* BEGIN *
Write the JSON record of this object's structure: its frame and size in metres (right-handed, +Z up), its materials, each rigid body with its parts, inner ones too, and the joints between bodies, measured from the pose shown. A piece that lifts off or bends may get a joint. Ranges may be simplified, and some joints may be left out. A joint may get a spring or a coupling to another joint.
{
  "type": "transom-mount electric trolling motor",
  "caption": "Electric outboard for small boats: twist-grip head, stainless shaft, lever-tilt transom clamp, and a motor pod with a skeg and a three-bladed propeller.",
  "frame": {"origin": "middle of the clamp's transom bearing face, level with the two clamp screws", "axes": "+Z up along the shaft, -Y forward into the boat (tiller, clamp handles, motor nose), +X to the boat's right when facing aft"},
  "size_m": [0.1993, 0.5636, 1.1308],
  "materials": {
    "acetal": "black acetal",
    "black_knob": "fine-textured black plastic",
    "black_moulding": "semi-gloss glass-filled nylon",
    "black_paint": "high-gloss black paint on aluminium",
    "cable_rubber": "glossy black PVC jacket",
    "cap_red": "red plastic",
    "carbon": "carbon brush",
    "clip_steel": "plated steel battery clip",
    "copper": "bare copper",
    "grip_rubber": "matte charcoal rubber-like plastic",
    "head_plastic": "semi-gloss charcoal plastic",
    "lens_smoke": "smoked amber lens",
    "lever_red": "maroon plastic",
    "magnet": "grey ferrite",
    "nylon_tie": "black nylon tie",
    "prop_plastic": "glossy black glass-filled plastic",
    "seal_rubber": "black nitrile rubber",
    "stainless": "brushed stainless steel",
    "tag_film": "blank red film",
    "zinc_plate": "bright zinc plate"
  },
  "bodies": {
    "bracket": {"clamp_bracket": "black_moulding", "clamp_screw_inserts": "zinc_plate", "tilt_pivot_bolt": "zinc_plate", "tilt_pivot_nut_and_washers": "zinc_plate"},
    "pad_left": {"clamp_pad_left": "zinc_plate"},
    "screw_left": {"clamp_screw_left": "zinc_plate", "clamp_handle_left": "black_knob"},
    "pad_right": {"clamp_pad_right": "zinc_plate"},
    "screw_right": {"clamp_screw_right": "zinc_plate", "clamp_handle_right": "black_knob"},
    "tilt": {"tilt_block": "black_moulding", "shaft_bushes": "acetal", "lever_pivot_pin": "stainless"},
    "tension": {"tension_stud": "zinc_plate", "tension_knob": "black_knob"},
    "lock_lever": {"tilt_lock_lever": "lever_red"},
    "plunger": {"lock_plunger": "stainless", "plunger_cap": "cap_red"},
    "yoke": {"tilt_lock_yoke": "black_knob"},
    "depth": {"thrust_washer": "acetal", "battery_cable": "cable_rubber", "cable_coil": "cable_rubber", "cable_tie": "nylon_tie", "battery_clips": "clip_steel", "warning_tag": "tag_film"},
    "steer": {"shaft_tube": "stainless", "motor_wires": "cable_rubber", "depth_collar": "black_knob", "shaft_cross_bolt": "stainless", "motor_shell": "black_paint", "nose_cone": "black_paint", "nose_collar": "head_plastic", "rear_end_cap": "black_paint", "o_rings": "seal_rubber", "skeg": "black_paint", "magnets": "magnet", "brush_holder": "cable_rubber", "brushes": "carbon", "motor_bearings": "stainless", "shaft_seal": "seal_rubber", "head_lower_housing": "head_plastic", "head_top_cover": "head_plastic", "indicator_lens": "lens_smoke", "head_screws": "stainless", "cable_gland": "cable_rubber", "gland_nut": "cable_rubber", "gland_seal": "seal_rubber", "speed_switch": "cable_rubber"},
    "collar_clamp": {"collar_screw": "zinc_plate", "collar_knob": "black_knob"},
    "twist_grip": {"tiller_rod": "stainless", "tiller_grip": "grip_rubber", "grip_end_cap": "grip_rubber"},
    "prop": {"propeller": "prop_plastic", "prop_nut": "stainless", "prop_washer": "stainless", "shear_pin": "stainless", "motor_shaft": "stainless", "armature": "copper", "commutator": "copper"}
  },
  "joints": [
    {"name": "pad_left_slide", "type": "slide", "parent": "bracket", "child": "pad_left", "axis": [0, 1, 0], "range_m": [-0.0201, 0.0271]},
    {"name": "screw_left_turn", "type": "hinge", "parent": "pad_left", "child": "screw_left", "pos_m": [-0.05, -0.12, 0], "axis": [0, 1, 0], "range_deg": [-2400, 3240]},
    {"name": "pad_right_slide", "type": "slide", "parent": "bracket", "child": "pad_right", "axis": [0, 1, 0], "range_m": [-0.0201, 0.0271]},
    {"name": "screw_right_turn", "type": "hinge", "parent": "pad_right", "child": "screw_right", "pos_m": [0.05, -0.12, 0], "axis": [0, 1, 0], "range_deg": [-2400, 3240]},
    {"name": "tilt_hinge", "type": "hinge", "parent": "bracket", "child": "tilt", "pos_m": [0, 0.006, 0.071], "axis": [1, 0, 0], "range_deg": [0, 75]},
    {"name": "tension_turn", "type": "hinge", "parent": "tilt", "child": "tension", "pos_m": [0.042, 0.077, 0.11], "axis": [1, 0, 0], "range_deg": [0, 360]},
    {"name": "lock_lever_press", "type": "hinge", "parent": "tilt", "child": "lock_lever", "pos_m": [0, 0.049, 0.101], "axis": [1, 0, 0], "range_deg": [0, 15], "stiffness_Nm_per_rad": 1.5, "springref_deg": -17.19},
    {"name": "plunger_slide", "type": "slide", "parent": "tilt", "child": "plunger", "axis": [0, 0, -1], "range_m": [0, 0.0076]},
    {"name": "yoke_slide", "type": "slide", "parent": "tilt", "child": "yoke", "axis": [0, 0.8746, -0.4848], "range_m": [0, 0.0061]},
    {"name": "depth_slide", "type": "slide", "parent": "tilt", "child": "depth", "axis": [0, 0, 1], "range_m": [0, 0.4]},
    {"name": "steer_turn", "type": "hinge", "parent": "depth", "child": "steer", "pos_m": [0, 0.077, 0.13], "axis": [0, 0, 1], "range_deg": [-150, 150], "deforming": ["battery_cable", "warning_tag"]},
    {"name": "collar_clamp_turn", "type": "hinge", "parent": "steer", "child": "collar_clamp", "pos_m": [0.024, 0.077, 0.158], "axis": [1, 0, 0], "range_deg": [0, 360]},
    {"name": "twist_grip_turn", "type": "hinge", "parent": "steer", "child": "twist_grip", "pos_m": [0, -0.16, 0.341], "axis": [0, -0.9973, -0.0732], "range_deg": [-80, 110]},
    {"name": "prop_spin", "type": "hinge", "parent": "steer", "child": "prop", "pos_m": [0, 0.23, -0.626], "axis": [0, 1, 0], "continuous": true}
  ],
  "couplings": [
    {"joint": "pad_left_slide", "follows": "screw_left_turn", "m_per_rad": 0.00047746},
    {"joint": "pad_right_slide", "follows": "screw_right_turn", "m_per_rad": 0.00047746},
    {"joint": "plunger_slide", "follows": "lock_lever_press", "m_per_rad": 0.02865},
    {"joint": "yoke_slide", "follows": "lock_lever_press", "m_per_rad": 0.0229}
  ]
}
* END *
> **Do this**
Reproduce the data in its entirety, matching each character.

> **Solution for this task**
Write the JSON record of this object's structure: its frame and size in metres (right-handed, +Z up), its materials, each rigid body with its parts, inner ones too, and the joints between bodies, measured from the pose shown. A piece that lifts off or bends may get a joint. Ranges may be simplified, and some joints may be left out. A joint may get a spring or a coupling to another joint.
{
  "type": "transom-mount electric trolling motor",
  "caption": "Electric outboard for small boats: twist-grip head, stainless shaft, lever-tilt transom clamp, and a motor pod with a skeg and a three-bladed propeller.",
  "frame": {"origin": "middle of the clamp's transom bearing face, level with the two clamp screws", "axes": "+Z up along the shaft, -Y forward into the boat (tiller, clamp handles, motor nose), +X to the boat's right when facing aft"},
  "size_m": [0.1993, 0.5636, 1.1308],
  "materials": {
    "acetal": "black acetal",
    "black_knob": "fine-textured black plastic",
    "black_moulding": "semi-gloss glass-filled nylon",
    "black_paint": "high-gloss black paint on aluminium",
    "cable_rubber": "glossy black PVC jacket",
    "cap_red": "red plastic",
    "carbon": "carbon brush",
    "clip_steel": "plated steel battery clip",
    "copper": "bare copper",
    "grip_rubber": "matte charcoal rubber-like plastic",
    "head_plastic": "semi-gloss charcoal plastic",
    "lens_smoke": "smoked amber lens",
    "lever_red": "maroon plastic",
    "magnet": "grey ferrite",
    "nylon_tie": "black nylon tie",
    "prop_plastic": "glossy black glass-filled plastic",
    "seal_rubber": "black nitrile rubber",
    "stainless": "brushed stainless steel",
    "tag_film": "blank red film",
    "zinc_plate": "bright zinc plate"
  },
  "bodies": {
    "bracket": {"clamp_bracket": "black_moulding", "clamp_screw_inserts": "zinc_plate", "tilt_pivot_bolt": "zinc_plate", "tilt_pivot_nut_and_washers": "zinc_plate"},
    "pad_left": {"clamp_pad_left": "zinc_plate"},
    "screw_left": {"clamp_screw_left": "zinc_plate", "clamp_handle_left": "black_knob"},
    "pad_right": {"clamp_pad_right": "zinc_plate"},
    "screw_right": {"clamp_screw_right": "zinc_plate", "clamp_handle_right": "black_knob"},
    "tilt": {"tilt_block": "black_moulding", "shaft_bushes": "acetal", "lever_pivot_pin": "stainless"},
    "tension": {"tension_stud": "zinc_plate", "tension_knob": "black_knob"},
    "lock_lever": {"tilt_lock_lever": "lever_red"},
    "plunger": {"lock_plunger": "stainless", "plunger_cap": "cap_red"},
    "yoke": {"tilt_lock_yoke": "black_knob"},
    "depth": {"thrust_washer": "acetal", "battery_cable": "cable_rubber", "cable_coil": "cable_rubber", "cable_tie": "nylon_tie", "battery_clips": "clip_steel", "warning_tag": "tag_film"},
    "steer": {"shaft_tube": "stainless", "motor_wires": "cable_rubber", "depth_collar": "black_knob", "shaft_cross_bolt": "stainless", "motor_shell": "black_paint", "nose_cone": "black_paint", "nose_collar": "head_plastic", "rear_end_cap": "black_paint", "o_rings": "seal_rubber", "skeg": "black_paint", "magnets": "magnet", "brush_holder": "cable_rubber", "brushes": "carbon", "motor_bearings": "stainless", "shaft_seal": "seal_rubber", "head_lower_housing": "head_plastic", "head_top_cover": "head_plastic", "indicator_lens": "lens_smoke", "head_screws": "stainless", "cable_gland": "cable_rubber", "gland_nut": "cable_rubber", "gland_seal": "seal_rubber", "speed_switch": "cable_rubber"},
    "collar_clamp": {"collar_screw": "zinc_plate", "collar_knob": "black_knob"},
    "twist_grip": {"tiller_rod": "stainless", "tiller_grip": "grip_rubber", "grip_end_cap": "grip_rubber"},
    "prop": {"propeller": "prop_plastic", "prop_nut": "stainless", "prop_washer": "stainless", "shear_pin": "stainless", "motor_shaft": "stainless", "armature": "copper", "commutator": "copper"}
  },
  "joints": [
    {"name": "pad_left_slide", "type": "slide", "parent": "bracket", "child": "pad_left", "axis": [0, 1, 0], "range_m": [-0.0201, 0.0271]},
    {"name": "screw_left_turn", "type": "hinge", "parent": "pad_left", "child": "screw_left", "pos_m": [-0.05, -0.12, 0], "axis": [0, 1, 0], "range_deg": [-2400, 3240]},
    {"name": "pad_right_slide", "type": "slide", "parent": "bracket", "child": "pad_right", "axis": [0, 1, 0], "range_m": [-0.0201, 0.0271]},
    {"name": "screw_right_turn", "type": "hinge", "parent": "pad_right", "child": "screw_right", "pos_m": [0.05, -0.12, 0], "axis": [0, 1, 0], "range_deg": [-2400, 3240]},
    {"name": "tilt_hinge", "type": "hinge", "parent": "bracket", "child": "tilt", "pos_m": [0, 0.006, 0.071], "axis": [1, 0, 0], "range_deg": [0, 75]},
    {"name": "tension_turn", "type": "hinge", "parent": "tilt", "child": "tension", "pos_m": [0.042, 0.077, 0.11], "axis": [1, 0, 0], "range_deg": [0, 360]},
    {"name": "lock_lever_press", "type": "hinge", "parent": "tilt", "child": "lock_lever", "pos_m": [0, 0.049, 0.101], "axis": [1, 0, 0], "range_deg": [0, 15], "stiffness_Nm_per_rad": 1.5, "springref_deg": -17.19},
    {"name": "plunger_slide", "type": "slide", "parent": "tilt", "child": "plunger", "axis": [0, 0, -1], "range_m": [0, 0.0076]},
    {"name": "yoke_slide", "type": "slide", "parent": "tilt", "child": "yoke", "axis": [0, 0.8746, -0.4848], "range_m": [0, 0.0061]},
    {"name": "depth_slide", "type": "slide", "parent": "tilt", "child": "depth", "axis": [0, 0, 1], "range_m": [0, 0.4]},
    {"name": "steer_turn", "type": "hinge", "parent": "depth", "child": "steer", "pos_m": [0, 0.077, 0.13], "axis": [0, 0, 1], "range_deg": [-150, 150], "deforming": ["battery_cable", "warning_tag"]},
    {"name": "collar_clamp_turn", "type": "hinge", "parent": "steer", "child": "collar_clamp", "pos_m": [0.024, 0.077, 0.158], "axis": [1, 0, 0], "range_deg": [0, 360]},
    {"name": "twist_grip_turn", "type": "hinge", "parent": "steer", "child": "twist_grip", "pos_m": [0, -0.16, 0.341], "axis": [0, -0.9973, -0.0732], "range_deg": [-80, 110]},
    {"name": "prop_spin", "type": "hinge", "parent": "steer", "child": "prop", "pos_m": [0, 0.23, -0.626], "axis": [0, 1, 0], "continuous": true}
  ],
  "couplings": [
    {"joint": "pad_left_slide", "follows": "screw_left_turn", "m_per_rad": 0.00047746},
    {"joint": "pad_right_slide", "follows": "screw_right_turn", "m_per_rad": 0.00047746},
    {"joint": "plunger_slide", "follows": "lock_lever_press", "m_per_rad": 0.02865},
    {"joint": "yoke_slide", "follows": "lock_lever_press", "m_per_rad": 0.0229}
  ]
}